=== What is expected ===
Write out only the span of lines that begins at the line with "const drumHoop = new THREE.Group();" and ends at the line with "cad_parts[node].hide_render = cad_parts[node].hide_viewport". Keep both end lines, word for word.

=== Data section ===
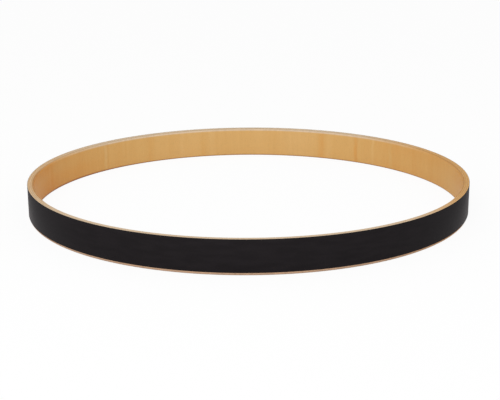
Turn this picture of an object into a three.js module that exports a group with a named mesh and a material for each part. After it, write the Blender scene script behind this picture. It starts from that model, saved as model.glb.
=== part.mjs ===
// Wooden bass drum hoop, lying flat: seven maple plies with staggered joints and a black outer facing.
// Millimetres, +Z up, origin at the centre of the ring on the surface that the hoop lies on.

import * as THREE from "three";

// Overall size of the hoop
const hoopOuterDiameter = 588;
const hoopHeight = 43;

// The lamination, from the inner face outwards
const plyCount = 7;
const plyThickness = 1.2;
const glueLine = 0.05;
const jointGap = 0.1;

// The black facing on the outer side
const facingThickness = 0.35;
const facingFootInset = 0.05;
const facingEdgeBreak = 0.15;

// Round-overs routed on the glued-up ring
const innerTopRoundover = 3.5;
const innerBottomRoundover = 2.25;
const outerBottomRoundover = 3.6;
const roundoverSteps = 4;

// Facets that each leaf of a cross-grain ply takes, clockwise from the first joint, and so the whole ring's
const leafFacetCounts = [28, 22, 24, 20, 26];
const ringFacets = leafFacetCounts.reduce((sum, count) => sum + count);
const facetAngle = (2 * Math.PI) / ringFacets;

// Where the joints lie: the inner face's first one, and the steps from ply to ply and to the facing's seam
const firstJointAzimuth = THREE.MathUtils.degToRad(138);
const plyStaggerFacets = 42;
const facingSeamFacets = 16;

// Radii at the corners of the facets
const hoopOuterRadius = hoopOuterDiameter / 2;
const woodOuterRadius = hoopOuterRadius - facingThickness - glueLine;
const plyPitch = plyThickness + glueLine;
const hoopInnerRadius = woodOuterRadius + glueLine - plyCount * plyPitch;

// The face veneer is amber under its lacquer, and the plies show pale wood at the sanded edges
const faceMaple = new THREE.MeshStandardMaterial({ color: 0xd0a469, roughness: 0.4, metalness: 0 });
const longMaple = new THREE.MeshStandardMaterial({ color: 0xd9be97, roughness: 0.6, metalness: 0 });
const crossMaple = new THREE.MeshStandardMaterial({ color: 0xc9a67b, roughness: 0.65, metalness: 0 });
const blackSatin = new THREE.MeshStandardMaterial({ color: 0x252223, roughness: 0.5, metalness: 0 });

// A level arc, run clockwise so that an outward normal and an upward binormal leave the swept faces outside
class RingArc extends THREE.Curve {
  constructor(radius, startAngle, sweep) {
    super();
    this.radius = radius;
    this.startAngle = startAngle;
    this.sweep = sweep;
  }

  angleAt(t) {
    return this.startAngle - t * this.sweep;
  }

  getPoint(t, target = new THREE.Vector3()) {
    const angle = this.angleAt(t);
    return target.set(this.radius * Math.cos(angle), this.radius * Math.sin(angle), 0);
  }

  computeFrenetFrames(segments) {
    const angles = Array.from({ length: segments + 1 }, (_, index) => this.angleAt(index / segments));
    return {
      tangents: angles.map((angle) => new THREE.Vector3(Math.sin(angle), -Math.cos(angle), 0)),
      normals: angles.map((angle) => new THREE.Vector3(Math.cos(angle), Math.sin(angle), 0)),
      binormals: angles.map(() => new THREE.Vector3(0, 0, 1)),
    };
  }
}

// What a round-over takes off an edge, at a distance in from the side that it starts on
function roundoverDepth(roundover, inset) {
  const reach = Math.max(roundover - inset, 0);
  return roundover - Math.sqrt(roundover ** 2 - reach ** 2);
}

// Distances in from the side at which the facets of a round-over meet
function roundoverInsets(roundover) {
  const stepAngle = Math.PI / 2 / roundoverSteps;
  const turns = Array.from({ length: roundoverSteps }, (_, index) => (index + 1) * stepAngle);
  return turns.map((turn) => roundover * (1 - Math.cos(turn)));
}

function topHeightAt(radius) {
  return hoopHeight - roundoverDepth(innerTopRoundover, radius - hoopInnerRadius);
}

function bottomHeightAt(radius) {
  const innerDepth = roundoverDepth(innerBottomRoundover, radius - hoopInnerRadius);
  const outerDepth = roundoverDepth(outerBottomRoundover, woodOuterRadius - radius);
  return Math.max(innerDepth, outerDepth);
}

const topTurnRadii = roundoverInsets(innerTopRoundover).map((inset) => hoopInnerRadius + inset);
const bottomTurnRadii = [
  ...roundoverInsets(innerBottomRoundover).map((inset) => hoopInnerRadius + inset),
  ...roundoverInsets(outerBottomRoundover).map((inset) => woodOuterRadius - inset).reverse(),
];

// One edge of a ply, from its inner to its outer radius, with a point wherever the hoop's edge turns
function edgeLine(innerRadius, outerRadius, turnRadii, heightAt) {
  const isBetween = (radius) => radius > innerRadius + glueLine && radius < outerRadius - glueLine;
  const radii = [innerRadius, ...turnRadii.filter(isBetween), outerRadius];
  return radii.map((radius) => new THREE.Vector2(radius - innerRadius, heightAt(radius)));
}

// Section of a ply: the hoop's rounded section, cut off at the ply's two faces
function plySection(innerRadius) {
  const outerRadius = innerRadius + plyThickness;
  const bottom = edgeLine(innerRadius, outerRadius, bottomTurnRadii, bottomHeightAt);
  const top = edgeLine(innerRadius, outerRadius, topTurnRadii, topHeightAt);
  return new THREE.Shape([...bottom, ...top.reverse()]);
}

// Section of the facing: it stops where the lower round-over begins, and its outer corners are broken
function facingSection() {
  const foot = outerBottomRoundover + facingFootInset;
  return new THREE.Shape([
    new THREE.Vector2(0, foot),
    new THREE.Vector2(facingThickness - facingEdgeBreak, foot),
    new THREE.Vector2(facingThickness, foot + facingEdgeBreak),
    new THREE.Vector2(facingThickness, hoopHeight - facingEdgeBreak),
    new THREE.Vector2(facingThickness - facingEdgeBreak, hoopHeight),
    new THREE.Vector2(0, hoopHeight),
  ]);
}

// Azimuth of a joint that lies a number of facets clockwise of the first one
function jointAzimuth(facets) {
  return firstJointAzimuth - facets * facetAngle;
}

// A strip swept round part of the ring, half a joint gap short of the joint at either end
function bentStrip(name, section, radius, startFacet, facets, material) {
  const gapAngle = jointGap / radius;
  const startAngle = jointAzimuth(startFacet) - gapAngle / 2;
  const extrudePath = new RingArc(radius, startAngle, facets * facetAngle - gapAngle);
  const geometry = new THREE.ExtrudeGeometry(section, { steps: facets, bevelEnabled: false, extrudePath });
  const strip = new THREE.Mesh(geometry, material);
  strip.name = name;
  return strip;
}

// A long-grain ply is one strip, bent right round to meet its own end
function longGrainPly(number, innerRadius, startFacet) {
  const section = plySection(innerRadius);
  return [bentStrip(`ply_${number}_long_strip`, section, innerRadius, startFacet, ringFacets, longMaple)];
}

// A cross-grain ply is laid from leaves of veneer, side by side
function crossGrainPly(number, label, innerRadius, startFacet, material) {
  const section = plySection(innerRadius);
  let leafStart = startFacet;
  return leafFacetCounts.map((facets, index) => {
    const name = `ply_${number}_${label}_${index + 1}`;
    const leaf = bentStrip(name, section, innerRadius, leafStart, facets, material);
    leafStart += facets;
    return leaf;
  });
}

// The plies in order, cross-grain and long-grain by turns, each with its joints away from its neighbours'
function lamination() {
  const strips = [];
  for (let index = 0; index < plyCount; index += 1) {
    const number = index + 1;
    const innerRadius = hoopInnerRadius + index * plyPitch;
    const startFacet = index * plyStaggerFacets;
    if (index === 0) {
      strips.push(...crossGrainPly(number, "face_veneer", innerRadius, startFacet, faceMaple));
    } else if (index % 2 === 1) {
      strips.push(...longGrainPly(number, innerRadius, startFacet));
    } else {
      const label = number === plyCount ? "outer_veneer" : "cross_veneer";
      strips.push(...crossGrainPly(number, label, innerRadius, startFacet, crossMaple));
    }
  }
  return strips;
}

// The facing is one strip too, glued round the outer ply with its seam at the back
function blackFacing() {
  const section = facingSection();
  const backRadius = hoopOuterRadius - facingThickness;
  return bentStrip("outer_black_facing", section, backRadius, facingSeamFacets, ringFacets, blackSatin);
}

const drumHoop = new THREE.Group();
drumHoop.name = "bass_drum_hoop";
drumHoop.add(...lamination(), blackFacing());

export default drumHoop;
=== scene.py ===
"""A wooden bass drum hoop, lying flat: seven maple plies with staggered joints and a black outer facing."""

import math

import bmesh
import bpy
from bpy.props import FloatProperty, FloatVectorProperty, IntProperty, PointerProperty
from mathutils import Matrix, Vector


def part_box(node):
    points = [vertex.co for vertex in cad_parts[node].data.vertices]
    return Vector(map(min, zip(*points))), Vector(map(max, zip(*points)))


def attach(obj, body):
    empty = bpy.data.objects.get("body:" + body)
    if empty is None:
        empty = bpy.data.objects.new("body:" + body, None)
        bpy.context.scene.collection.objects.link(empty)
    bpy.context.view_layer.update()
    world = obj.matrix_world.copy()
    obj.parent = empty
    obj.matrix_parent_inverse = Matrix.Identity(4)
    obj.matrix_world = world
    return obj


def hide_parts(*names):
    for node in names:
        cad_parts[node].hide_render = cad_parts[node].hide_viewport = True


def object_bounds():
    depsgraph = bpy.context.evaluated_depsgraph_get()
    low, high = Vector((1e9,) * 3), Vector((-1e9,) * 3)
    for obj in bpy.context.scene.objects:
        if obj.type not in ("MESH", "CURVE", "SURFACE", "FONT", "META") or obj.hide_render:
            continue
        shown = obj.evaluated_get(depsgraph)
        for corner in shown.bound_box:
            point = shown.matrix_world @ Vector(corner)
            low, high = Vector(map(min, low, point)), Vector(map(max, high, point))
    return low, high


bl_info = {
    "name": "Wooden Bass Drum Hoop",
    "version": (1, 0, 0),
    "blender": (4, 5, 0),
    "location": "3D View > Sidebar > Drum Hoop",
    "description": "Builds a laminated bass drum hoop in lacquered maple with a satin black outside",
    "category": "Object",
}

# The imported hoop, and its box before anything is dressed
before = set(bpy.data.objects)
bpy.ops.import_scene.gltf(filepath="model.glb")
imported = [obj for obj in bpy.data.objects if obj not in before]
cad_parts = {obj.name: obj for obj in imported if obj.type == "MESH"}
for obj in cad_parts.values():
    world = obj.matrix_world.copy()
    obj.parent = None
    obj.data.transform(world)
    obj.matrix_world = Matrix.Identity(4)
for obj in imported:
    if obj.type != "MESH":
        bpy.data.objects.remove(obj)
CAD_LOW, CAD_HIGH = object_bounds()
MM = 0.001

# The joints lie on facets of three degrees, and each leaf of a cross-laid ply takes a few of them
RING_FACETS = 120
FACET_ANGLE = math.tau / RING_FACETS
LEAF_FACETS = (28, 22, 24, 20, 26)
FIRST_JOINT = math.radians(138)
PLY_STAGGER_FACETS = 42
FACING_SEAM_FACETS = 16
LONG_PLIES = (2, 4, 6)
CORE_CROSS_PLIES = (3, 5)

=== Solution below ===
const drumHoop = new THREE.Group();
drumHoop.name = "bass_drum_hoop";
drumHoop.add(...lamination(), blackFacing());

export default drumHoop;
=== scene.py ===
"""A wooden bass drum hoop, lying flat: seven maple plies with staggered joints and a black outer facing."""

import math

import bmesh
import bpy
from bpy.props import FloatProperty, FloatVectorProperty, IntProperty, PointerProperty
from mathutils import Matrix, Vector


def part_box(node):
    points = [vertex.co for vertex in cad_parts[node].data.vertices]
    return Vector(map(min, zip(*points))), Vector(map(max, zip(*points)))


def attach(obj, body):
    empty = bpy.data.objects.get("body:" + body)
    if empty is None:
        empty = bpy.data.objects.new("body:" + body, None)
        bpy.context.scene.collection.objects.link(empty)
    bpy.context.view_layer.update()
    world = obj.matrix_world.copy()
    obj.parent = empty
    obj.matrix_parent_inverse = Matrix.Identity(4)
    obj.matrix_world = world
    return obj


def hide_parts(*names):
    for node in names:
        cad_parts[node].hide_render = cad_parts[node].hide_viewport = True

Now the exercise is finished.